People want to be entertained.”

Records already held by Mayweather for pay-per-view buys, gate receipts and closed circuit television revenue will tumble, setting a level of expectation that two outstanding but fading fighters will struggle to meet.

Mayweather’s precious 47-0 unbeaten record, just two short of Rocky Marciano’s hallowed mark, is expected to face its greatest challenge yet against an opponent who was forced to rebuild after a dramatic knockout by Juan Manuel Marquez in 2012. Subsequent victories over Brandon Rios, Tim Bradley and Chris Algieri reignited interest in the superfight, but Pacquiao’s fall to Marquez – one of five shared foes – supports Mayweather’s claim that he is reckless.

Pacquiao’s instincts are to attack, throwing rapid combinations and wearing down opponents with his energy, but pressure tactics have yet to succeed against the reigning pound for pound king. “Everybody’s game plan is to come forward and throw lots of punches. They think it will work, but it hasn’t worked in 19 years and 47 fights,” Mayweather said.

“My reach is 72 inches. It’s all about keeping fighters at bay and I feel like I’m more calculated.

“I truly believe I’m the smarter fighter. He would be a better fighter if he wasn’t so reckless – it’s a gift and a curse to him. “He has won a lot of fights by being reckless, but you can also be reckless and get knocked out.

“And getting knocked out in a harsh way can affect you in the long run, when your career is over.

“I know I can fight. I can really dish it out because I don’t really take too much. If I was a reckless fighter, my career would have been extremely short.”

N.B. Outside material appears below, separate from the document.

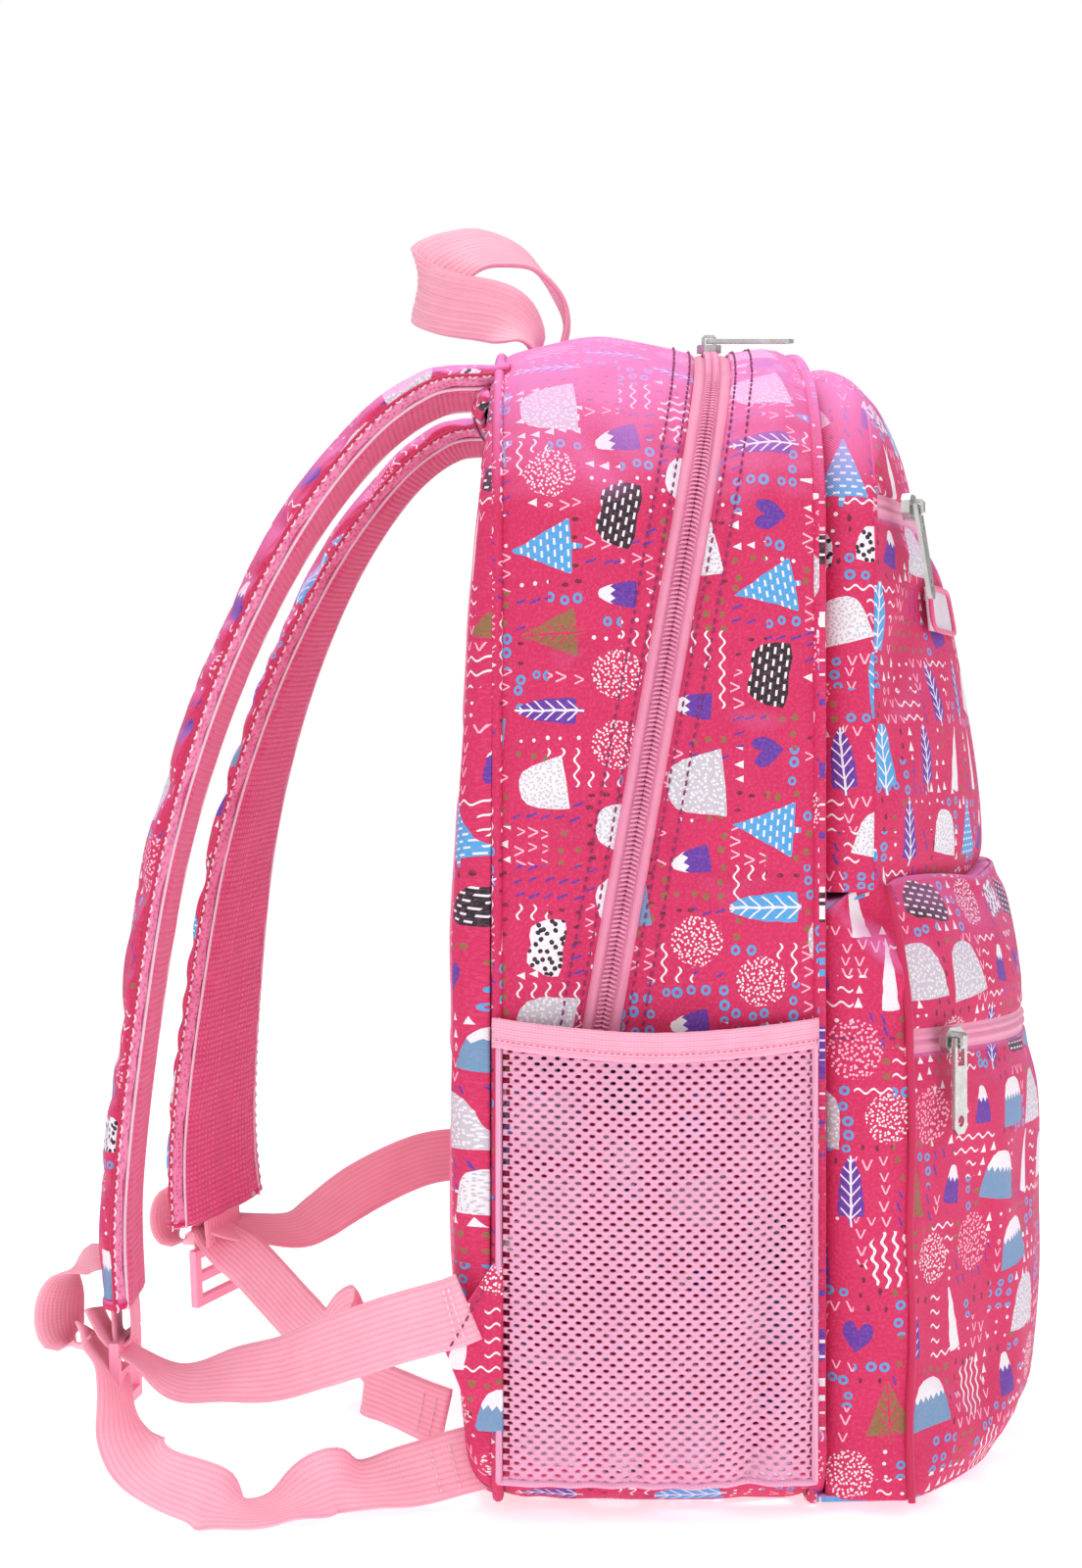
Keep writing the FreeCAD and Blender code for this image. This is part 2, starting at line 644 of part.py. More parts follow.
def slider(label):
    """Slider: a plate over the teeth with a bridge. Local X runs along the zip, Z away from the bag."""
    body = new_body(label)
    plate = new_sketch(body, label + "_plate", "XY_Plane")
    length, width = "(slider_length/2)", "(slider_width/2)"
    nose = "(slider_width/4)"
    add_loop(plate, [
        (f"-{length}", f"-{nose}"), (f"-{length} + {nose}", f"-{width}"), (f"{length} - {nose}", f"-{width}"),
        (length, f"-{nose}"), (length, nose), (f"{length} - {nose}", width), (f"-{length} + {nose}", width),
        (f"-{length}", nose)])
    pad(body, plate, "slider_height")
    bridge = new_sketch(body, label + "_bridge", "YZ_Plane", "-bridge_width/2")
    floor, top = "slider_height/2", "slider_height + bridge_height"
    opening = "(pull_pin_radius + 0.9)"
    outer = f"({opening} + 1.2)"
    add_loop(bridge, [
        (f"-{outer}", floor), (outer, floor), (outer, f"{top} - 1"), (f"{outer} - 1", top), (f"1 - {outer}", top),
        (f"-{outer}", f"{top} - 1")])
    add_loop(bridge, [
        (f"-{opening}", "slider_height"), (opening, "slider_height"), (opening, f"{top} - 1.1"),
        (f"-{opening}", f"{top} - 1.1")])
    pad(body, bridge, "bridge_width")
    return body


def pull(label):
    """Pull: pin under the bridge, two arms and a slotted tab. The pin's centre is the local origin."""
    body = new_body(label)
    plate = new_sketch(body, label + "_plate", "XY_Plane", "-pull_thickness/2")
    half, length = "(pull_width/2)", "pull_length"
    reach = "(pull_pin_radius + 0.2)"
    tip = "(pull_width/4)"
    add_loop(plate, [
        (f"-{half}", f"-{length} + {tip}"), (f"-{half} + {tip}", f"-{length}"), (f"{half} - {tip}", f"-{length}"),
        (half, f"-{length} + {tip}"), (half, reach), (f"-{half}", reach)])
    inside = "(pull_width/2 - 1.8)"
    add_loop(plate, [
        (f"-{inside}", "-9"), (inside, "-9"), (inside, f"-{reach}"), (f"-{inside}", f"-{reach}")])
    add_circle(plate, "0", "-pull_length + pull_width/2 + 0.6", "pull_width/4")
    pad(body, plate, "pull_thickness")
    return body


def place_zip_pull(name, origin, along, outward, tilt=0.0):
    """Puts a slider on its zip and its pull on the slider, the pull's tip tilted away from the bag."""
    spin = FreeCAD.Rotation(along, outward.cross(along), outward, "ZXY")
    body = slider(name)
    body.Placement = FreeCAD.Placement(origin, spin)
    pin = origin + outward * size("slider_height + bridge_height/2 - 0.4")
    hung = pull(name + "_pull")
    hung.Placement = FreeCAD.Placement(pin, spin.multiply(FreeCAD.Rotation(Vector(1, 0, 0), -tilt)))


def zip_pulls():
    height = size("bag_height - arch_radius")
    lift = size("arch_radius - fabric + tape_thickness + coil_height + 2*gap")
    slope = size(ZIP_SLOPE)
    for name, side in (("main_slider_left", -1), ("main_slider_right", 1)):
        angle = side * math.radians(size("main_slider_angle"))
        outward = Vector(math.sin(angle), 0, math.cos(angle))
        origin = Vector(0, 0, height) + outward * lift
        origin.y = size(zip_line("bag_height")) - slope * (size("bag_height") - origin.z)
        place_zip_pull(name, origin, Vector(math.cos(angle), 0, -math.sin(angle)), outward)
    rise = size(lens_rise("upper_zip_height"))
    pockets = (
        ("upper_slider", size(UPPER_SEAM), size("upper_lens_half"), rise, "upper_slider_angle", "upper_zip_height",
         size("upper_pull_tilt"), size("upper_slider_lift")),
        ("lower_slider", size(LOWER_SEAM), size("lower_half"), size("lower_bulge"), "lower_slider_angle",
         "lower_zip_height", 0.0, 0.0),
    )
    for name, seam, half, bulge, angle_cell, height_cell, tilt, lift in pockets:
        radius = (half**2 + bulge**2) / (2 * bulge)
        proud = size("tape_thickness + coil_height + 3*gap") + lift
        centre_y = seam - bulge + radius
        angle = math.radians(size(angle_cell))
        outward = Vector(-math.sin(angle), -math.cos(angle), 0)
        origin = Vector(0, centre_y, size(height_cell)) + outward * (radius + proud)
        place_zip_pull(name, origin, Vector(math.cos(angle), -math.sin(angle), 0), outward, tilt)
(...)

Pacquiao, though, has warned Mayweather that he has rediscovered his killer instinct in time for their Las Vegas bout.

The Filipino southpaw enters his 65th fight as underdog for the first time since dismantling Oscar De La Hoya in 2008 and he is revelling amid the widespread expectation that Mayweather will prevail at the MGM Grand.

“I’m so happy because the feeling of the killer instinct and the focus that I had years ago is back,” Pacquiao said.

“I haven’t felt like this in my recent few fights, but now I feel different. I’m eager to show something, especially because I’m the underdog.

“This is one of the most important fights for my boxing legacy. I want to make this fight for my boxing legacy. I want to win, that’s my goal.”